Mr. Katz said it’s not out of the ordinary for the general public to blame the players’ union for this or any other season-halting action.

“The public perception was to blame the players at the time when the top players made one million or $500,000 or $50,000 or $10,000 in a season,” he said. “Pro athletes, especially baseball players, are always subject to the notion from a guy in the stands who says, ‘Oh, I could have done that,’ or ‘You’re out there playing a game and getting paid a lot more than you should.’”

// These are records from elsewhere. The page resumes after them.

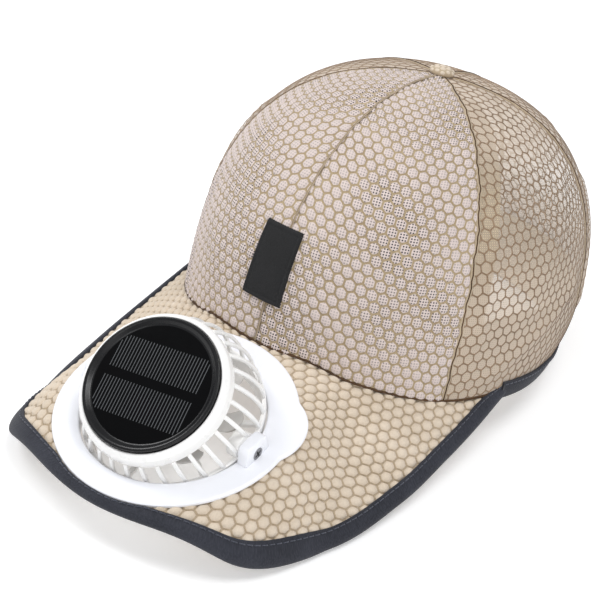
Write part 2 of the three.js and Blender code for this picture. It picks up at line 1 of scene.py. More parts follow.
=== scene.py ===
# %% [markdown]
# # A mesh cap with a solar fan in its brim
#
# This file makes the fine surface of the cap over its plain CAD frame: honeycomb cloth, folded
# tapes, stitches, moulded plastic and the solar cell. Every piece is worked out in millimetres in
# the hat's own frame, in which X points to the wearer's left, -Y points forward along the brim and
# Z points up. One matrix then lays the hat on the floor, as the CAD frame does.

# %%
import math

import bmesh
import bpy
import numpy as np
from mathutils import Matrix, Vector


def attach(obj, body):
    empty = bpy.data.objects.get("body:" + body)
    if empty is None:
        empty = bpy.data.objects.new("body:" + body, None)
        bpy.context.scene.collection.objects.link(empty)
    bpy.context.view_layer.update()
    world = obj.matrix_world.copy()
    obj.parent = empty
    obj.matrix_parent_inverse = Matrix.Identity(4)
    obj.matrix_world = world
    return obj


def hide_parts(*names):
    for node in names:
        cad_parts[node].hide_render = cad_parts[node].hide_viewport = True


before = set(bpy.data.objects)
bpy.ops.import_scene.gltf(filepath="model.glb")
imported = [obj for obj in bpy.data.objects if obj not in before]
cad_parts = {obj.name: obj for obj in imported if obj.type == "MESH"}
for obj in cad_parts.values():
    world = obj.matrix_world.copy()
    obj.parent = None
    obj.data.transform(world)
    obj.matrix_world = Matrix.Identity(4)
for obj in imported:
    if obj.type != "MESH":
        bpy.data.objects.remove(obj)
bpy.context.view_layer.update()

# %% [markdown]
# ## The hat's sizes
#
# A cap starts from the head that it fits: the rim is an ellipse of about 57 cm round. The crown
# grows out of it as a superellipse, upright at first and then closing into the dome. The brim is a
# flat board that the sewing bends down at both sides, with a flat seat for the fan. These could be
# sculpted meshes, but as formulas they give a point and a normal anywhere, and the knit, the seams
# and the tapes can all be laid on the very same surface.

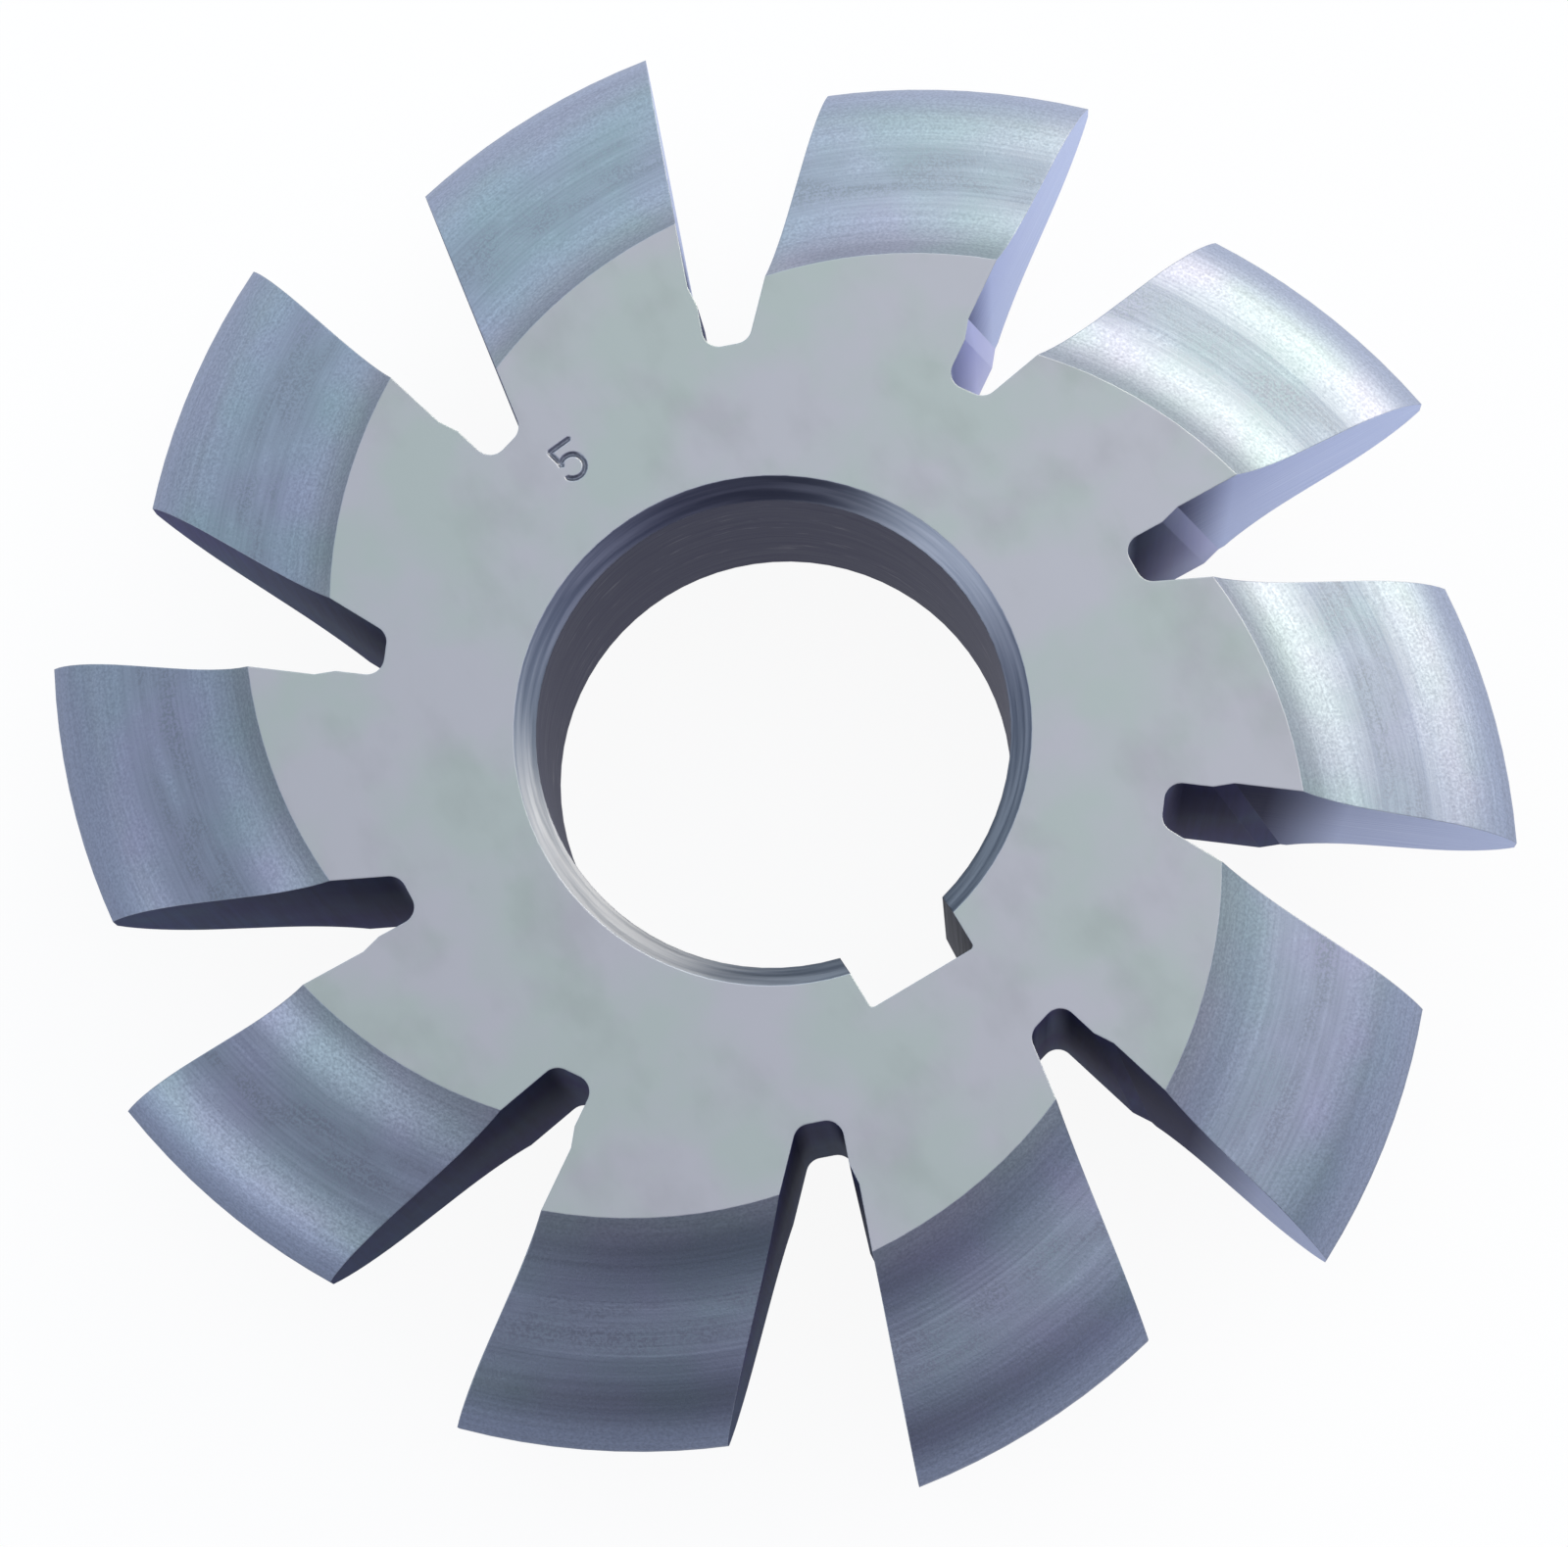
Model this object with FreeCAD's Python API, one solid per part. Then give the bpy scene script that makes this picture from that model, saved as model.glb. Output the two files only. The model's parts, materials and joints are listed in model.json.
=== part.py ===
import FreeCAD
import Part
import math
import os

# Disc milling cutter for gear teeth: one turned, milled and ground piece of high-speed steel.
# Ten form-relieved teeth stand on a plain hub with a keyed bore.
# Frame: millimetres, +Z is the bore axis, the origin is the bore's centre on the lower hub face,
# and the keyway points to -Y. Seen from +Z, the cutter turns clockwise.

# Blank and bore.
OUTER_DIAMETER = 101.0
HUB_WIDTH = 22.2
BORE_DIAMETER = 31.75
BORE_CHAMFER = 1.4
KEYWAY_WIDTH = 7.9
KEYWAY_DEPTH = 3.65              # from the bore wall to the keyway floor, on its centre line
KEYWAY_CORNER_RADIUS = 0.3

# Teeth. The form is the outline of a tooth in its cutting face: a narrow land at the tip, a round
# nose, a straight flank, and a flare that ends in the hub face.
TOOTH_COUNT = 10
KEYWAY_TO_CUTTING_FACE = 20.0    # degrees, clockwise from the keyway to the next cutting face
RELIEF_DROP = 6.0                # fall of the whole form over one tooth pitch
FORM_DEPTH = 15.05               # from the tip to the hub faces' edge
TIP_LAND = 1.8
NOSE_RADIUS = 9.5
FLANK_ANGLE = 15.8               # degrees, between a flank and the middle plane
FLANK_DEPTH = 7.5                # depth at which the flank's width is given
FLANK_WIDTH = 12.85
FLARE_RADIUS = 9.7

# Gullets. The side below the cutting face is plain, the heel side leans away from it.
GULLET_DEPTH = 24.1
GULLET_FLOOR_WIDTH = 2.95
GULLET_HEEL_ANGLE = 24.6         # degrees, between a heel and the cutting face behind it
GULLET_CORNER_RADIUS = 1.15
GRINDING_STOCK = 0.4             # taken off the cutting face when it was ground
GROUND_LENGTH_TOP = 19.6         # ground part of the cutting face, from the tip, at the upper hub face
GROUND_LENGTH_BOTTOM = 15.5      # and at the lower hub face
GRINDING_RUNOUT = 1.4            # length of the slope at the end of the ground part

CLEARANCE = 2.0                  # how far a cutting body reaches past the faces that it cuts
FLARE_OVERRUN = 8.0              # degrees by which the flare's arc runs on past the hub face
RELIEF_SECTIONS = 6              # outlines that the relieved form is drawn through, over one pitch

TIP_RADIUS = OUTER_DIAMETER / 2
BORE_RADIUS = BORE_DIAMETER / 2
MID_HEIGHT = HUB_WIDTH / 2
PITCH_ANGLE = 360.0 / TOOTH_COUNT
FLOOR_RADIUS = TIP_RADIUS - GULLET_DEPTH
FIRST_CUTTING_FACE = 270.0 - KEYWAY_TO_CUTTING_FACE
CENTRE = FreeCAD.Vector(0, 0, 0)
AXIS = FreeCAD.Vector(0, 0, 1)


def polar(radius, angle, height):
    turn = math.radians(angle)
    return FreeCAD.Vector(radius * math.cos(turn), radius * math.sin(turn), height)


def turned(shape, angle):
    copy = shape.copy()
    copy.rotate(CENTRE, AXIS, angle)
    return copy


def prism(outline, bottom, top):
    """Upright body over a closed outline of (x, y) points."""
    corners = [FreeCAD.Vector(x, y, bottom) for x, y in outline]
    face = Part.Face(Part.makePolygon(corners + corners[:1]))
    return face.extrude(FreeCAD.Vector(0, 0, top - bottom))


def flat_sided(lower, upper):
    """Body between two rims of as many corners, with a flat side on each pair of edges."""
    rims = [Part.makePolygon(rim + rim[:1]) for rim in (lower, upper)]
    faces = [Part.Face(rim) for rim in rims]
    for start in range(len(lower)):
        end = (start + 1) % len(lower)
        side = [lower[start], lower[end], upper[end], upper[start], lower[start]]
        faces.append(Part.Face(Part.makePolygon(side)))
    return Part.Solid(Part.Shell(faces))


def upright_edges(solid, places):
    """The upright edges of a prism that stand at these (x, y) places."""
    found = []
    for x, y in places:
        def distance(edge):
            centre = edge.CenterOfMass
            return math.hypot(centre.x - x, centre.y - y)
        found.append(min(solid.Edges, key=distance))
    return found


def tangent_arc_centre(end, radius, side):
    """Centre of the arc that runs from this end into the flank line. Side 1 is right of the line."""
    slope = math.radians(FLANK_ANGLE)
    along = (math.cos(slope), math.sin(slope))
    across = (side * math.sin(slope), -side * math.cos(slope))
    base = (FLANK_DEPTH + radius * across[0], FLANK_WIDTH / 2 + radius * across[1])
    offset = (end[0] - base[0], end[1] - base[1])
    ahead = offset[0] * along[0] + offset[1] * along[1]
    aside = offset[0] * along[1] - offset[1] * along[0]
    reach = ahead + side * math.sqrt(radius ** 2 - aside ** 2)
    return (base[0] + reach * along[0], base[1] + reach * along[1])


def form_outline():
    """Half of the form as (depth, half width) points: land, nose, flank, flare and its run past the hub."""
    slope = math.radians(FLANK_ANGLE)
    tip = (0.0, TIP_LAND / 2)
    hub = (FORM_DEPTH, HUB_WIDTH / 2)
    nose = tangent_arc_centre(tip, NOSE_RADIUS, 1)
    flare = tangent_arc_centre(hub, FLARE_RADIUS, -1)

    def on_arc(centre, radius, turn):
        return (centre[0] - radius * math.sin(turn), centre[1] + radius * math.cos(turn))

    nose_start = math.atan2(nose[0] - tip[0], tip[1] - nose[1])
    flare_end = math.atan2(hub[0] - flare[0], flare[1] - hub[1]) + math.radians(FLARE_OVERRUN)
    middle_of_nose = on_arc(nose, NOSE_RADIUS, (nose_start + slope) / 2)
    flank_start = on_arc(nose, NOSE_RADIUS, slope)
    flank_end = on_arc(flare, -FLARE_RADIUS, slope)
    middle_of_flare = on_arc(flare, -FLARE_RADIUS, (slope + flare_end) / 2)
    overrun = on_arc(flare, -FLARE_RADIUS, flare_end)
    return [tip, middle_of_nose, flank_start, flank_end, middle_of_flare, overrun]


def form_section(angle):
    """Outline of a tooth in the radial plane at this angle behind its cutting face."""
    drop = RELIEF_DROP * angle / PITCH_ANGLE
    outline = form_outline()

    def half(side):
        places = [polar(TIP_RADIUS - drop - depth, angle, MID_HEIGHT + side * width)
                  for depth, width in outline]
        root = polar(BORE_RADIUS / 2, angle, places[5].z)
        edges = [
            Part.Arc(places[0], places[1], places[2]).toShape(),
            Part.makeLine(places[2], places[3]),
            Part.Arc(places[3], places[4], places[5]).toShape(),
            Part.makeLine(places[5], root),
        ]
        return places[0], root, edges

    tip_upper, root_upper, upper = half(1)
    tip_lower, root_lower, lower = half(-1)
    across = [Part.makeLine(tip_upper, tip_lower), Part.makeLine(root_upper, root_lower)]
    return Part.Wire(Part.__sortEdges__(upper + lower + across))


def gullet():
    """Gullet in front of the cutting face that lies along +X, as milled and then ground."""
    outside = TIP_RADIUS + CLEARANCE
    heel_slope = math.tan(math.radians(GULLET_HEEL_ANGLE))
    heel_foot = -GRINDING_STOCK - GULLET_FLOOR_WIDTH
    heel_out = heel_foot - heel_slope * (outside - FLOOR_RADIUS)
    milled = prism(
        [
            (outside, -GRINDING_STOCK),
            (FLOOR_RADIUS, -GRINDING_STOCK),
            (FLOOR_RADIUS, heel_foot),
            (outside, heel_out),
        ],
        -CLEARANCE,
        HUB_WIDTH + CLEARANCE,
    )
    floor_corners = [(FLOOR_RADIUS, -GRINDING_STOCK), (FLOOR_RADIUS, heel_foot)]
    milled = milled.makeFillet(GULLET_CORNER_RADIUS, upright_edges(milled, floor_corners))

    # The wheel ground the cutting face down to a line that runs a little askew across the tooth.
    runout_slope = GRINDING_RUNOUT / GRINDING_STOCK
    skew = (GROUND_LENGTH_TOP - GROUND_LENGTH_BOTTOM) / HUB_WIDTH
    overlap = 2 * GRINDING_STOCK
    rims = []
    for height in (-CLEARANCE, HUB_WIDTH + CLEARANCE):
        end = TIP_RADIUS - GROUND_LENGTH_BOTTOM - skew * height
        rims.append([
            FreeCAD.Vector(end, 0, height),
            FreeCAD.Vector(outside, 0, height),
            FreeCAD.Vector(outside, -overlap, height),
            FreeCAD.Vector(end - runout_slope * overlap, -overlap, height),
        ])
    return milled.fuse(flat_sided(*rims))


def tooth():
    """One pitch of the cutter, cutting face along +X, from gullet floor to gullet floor."""
    middle_of_floor = -GRINDING_STOCK - GULLET_FLOOR_WIDTH / 2
    start = math.degrees(math.atan2(middle_of_floor, FLOOR_RADIUS))
    steps = [start + PITCH_ANGLE * step / (RELIEF_SECTIONS - 1) for step in range(RELIEF_SECTIONS)]
    relieved = Part.makeLoft([form_section(angle) for angle in steps], True, False)
    between_hub_faces = Part.makeCylinder(TIP_RADIUS + CLEARANCE, HUB_WIDTH)
    body = relieved.common(between_hub_faces)
    space = gullet()
    return body.cut([space, turned(space, PITCH_ANGLE)])


def bore():
    """Bore with a chamfer at each end and its keyway."""
    hole = Part.makeCylinder(BORE_RADIUS, HUB_WIDTH + 2 * CLEARANCE, FreeCAD.Vector(0, 0, -CLEARANCE))
    mouth_radius = BORE_RADIUS + BORE_CHAMFER
    chamfers = []
    for height, outward in ((0.0, -1), (HUB_WIDTH, 1)):
        base = FreeCAD.Vector(0, 0, height + outward * CLEARANCE)
        chamfers.append(
            Part.makeCone(
                mouth_radius + CLEARANCE,
                BORE_RADIUS,
                BORE_CHAMFER + CLEARANCE,
                base,
                FreeCAD.Vector(0, 0, -outward),
            )
        )
    half = KEYWAY_WIDTH / 2
    floor = -BORE_RADIUS - KEYWAY_DEPTH
    keyway = prism(
        [(-half, floor), (half, floor), (half, 0.0), (-half, 0.0)],
        -CLEARANCE,
        HUB_WIDTH + CLEARANCE,
    )
    keyway = keyway.makeFillet(KEYWAY_CORNER_RADIUS, upright_edges(keyway, [(-half, floor), (half, floor)]))
    return hole.multiFuse(chamfers + [keyway])


def milling_cutter():
    unit = turned(tooth(), FIRST_CUTTING_FACE)
    copies = [turned(unit, PITCH_ANGLE * step) for step in range(1, TOOTH_COUNT)]
    ring = unit.multiFuse(copies).removeSplitter()
    return ring.cut(bore()).removeSplitter()


cutter = milling_cutter()
solid = cutter.Solids[0]
os.makedirs("parts", exist_ok=True)
solid.exportStep("parts/milling_cutter.step")
box = solid.BoundBox
print("solids", len(cutter.Solids), "valid", solid.isValid(), "faces", len(solid.Faces))
print("volume", round(solid.Volume, 1), "box", round(box.XLength, 3), round(box.YLength, 3), round(box.ZLength, 3))
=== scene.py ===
import json
import math

import bmesh
import bpy
from mathutils import Matrix, Vector


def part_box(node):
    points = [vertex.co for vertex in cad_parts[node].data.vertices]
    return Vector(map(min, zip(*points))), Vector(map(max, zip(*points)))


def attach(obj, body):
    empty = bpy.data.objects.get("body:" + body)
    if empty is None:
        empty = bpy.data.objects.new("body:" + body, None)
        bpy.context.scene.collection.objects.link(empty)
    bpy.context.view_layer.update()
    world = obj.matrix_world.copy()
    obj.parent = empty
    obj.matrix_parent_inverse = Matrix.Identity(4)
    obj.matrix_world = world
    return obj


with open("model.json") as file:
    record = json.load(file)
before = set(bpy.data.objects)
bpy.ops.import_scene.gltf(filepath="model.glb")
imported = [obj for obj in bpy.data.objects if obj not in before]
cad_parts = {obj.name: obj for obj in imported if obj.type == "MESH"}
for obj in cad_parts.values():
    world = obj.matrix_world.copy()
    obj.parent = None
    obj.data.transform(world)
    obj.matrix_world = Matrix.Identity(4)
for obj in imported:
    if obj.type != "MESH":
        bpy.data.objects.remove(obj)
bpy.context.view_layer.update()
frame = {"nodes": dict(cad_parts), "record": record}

# Cutter: one piece of high-speed steel, turned, milled, hardened and ground, carried over from the
# frame as it is. Each of those tools left a finish of its own, so the sections below follow the work
# in its order, and each lays one finish on its own faces. Sizes are in mm, and MM turns them to metres.
MM = 0.001
cutter = frame["nodes"]["milling_cutter"]
cutter.data.materials.clear()

# Flanks: the curved sides of the teeth, relief-turned behind each cutting edge with one form tool,
# then hardened and vapour-blasted. To the eye: bluish satin steel with a sparkling grain, and long
# faint tool marks that follow the relief. They keep the first slot, which every face starts with.
TEETH = 10
FIRST_CUTTING_FACE = math.radians(34)   # its angle from +X round the bore
RELIEF_DROP = 6.0                       # the fall of the form over one tooth pitch
BLASTED_GRAIN = 0.2                     # really half as wide, drawn as coarse as it needs to show
TOOL_MARKS = (22.0, 0.22, 1.0)          # their length along the relief, and their width
WORN_CLOUDS = (6.0, 2.0, 1.0)
WORN_BELT_TOP = (4.5, 7.0)              # depths below the tip between which the belt of clouds fades in
WORN_BELT_FOOT = (11.5, 9.0)            # and out again
TIP_PAINTED_REFLECTION = (3.2, 0.8)                  # depths between which a painted bluish reflection on the tip fades in
TINTS = 9.0
STONED_EDGE = 0.12                      # the width of the edges, once their burr is stoned off
EDGE_TURN = (0.995, 0.93)               # cosines of the edge's turn, where the wear begins and is full
EDGE_WEAR_AND_HIGHLIGHT = 0.45                        # how far the edges are lightened, partly as wear and partly as a painted highlight
NOISE_SPREAD = (0.35, 0.65)             # most values of a noise lie between these
NOISE_LIMITS = (0.3, 0.7)               # and almost all between these


def linear(hex_colour):
    """An sRGB hex colour, such as #A0B0C0, as linear RGBA."""
    parts = [int(hex_colour[i:i + 2], 16) / 255 for i in (1, 3, 5)]
    return [c / 12.92 if c <= 0.04045 else ((c + 0.055) / 1.055) ** 2.4 for c in parts] + [1.0]


def add(tree, kind, *inputs, **named):
    """Adds a node with its settings. Inputs, in order or by name, are values or the nodes that feed them."""
    made = tree.nodes.new("ShaderNode" + kind)
    for name in filter(str.islower, named):
        setattr(made, name, named[name])
    sockets = [socket for socket in made.inputs if socket.enabled]
    values = list(zip(sockets, inputs))
    values += [(made.inputs[name.replace("_", " ")], named[name]) for name in named if not name.islower()]
    for socket, value in values:
        if isinstance(value, bpy.types.Node):
            value = next(output for output in value.outputs if output.enabled)
        if isinstance(value, bpy.types.NodeSocket):
            tree.links.new(value, socket)
        else:
            socket.default_value = value
    return made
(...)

“This lockout is completely the owners’ doing,” he said. “They’re the ones who said ‘we’re going to shut this down’ and just stopped talking to the players for 60 days.”

The MLBPA strike in 1981 put the season on hold from June 12 to July 31 – including, as Mr. Katz writes in his book, cancellation of that year’s Baseball Hall of Fame exhibition game at Doubleday Field. The strike came to an end after Association leader Marvin Miller – enshrined posthumously in the Baseball Hall of Fame in 2020 — kept players unified and on-point throughout tense negotiations that found owners splitting among themselves as the stoppage wore on.

“Owners tend to be a lot more disunified,” Mr. Katz said. “The New York Yankees stand to lose a lot more in television and cable revenue than, say, the Seattle Mariners. The Chicago Cubs have built up Wrigleyville, the neighborhood around Wrigley Field, with hotels and restaurants. These guys all have their pockets of interest. They can’t afford to lose a lot of money when the season shuts down.”

He pointed to a quote in his book from Baseball Hall of Famer Tom Seaver who, in 1981, said, “The owners are taking a very destructive position; it’s very disturbing. If they are trying to alienate the players, they are doing a great job. But they are working with competitive individuals.”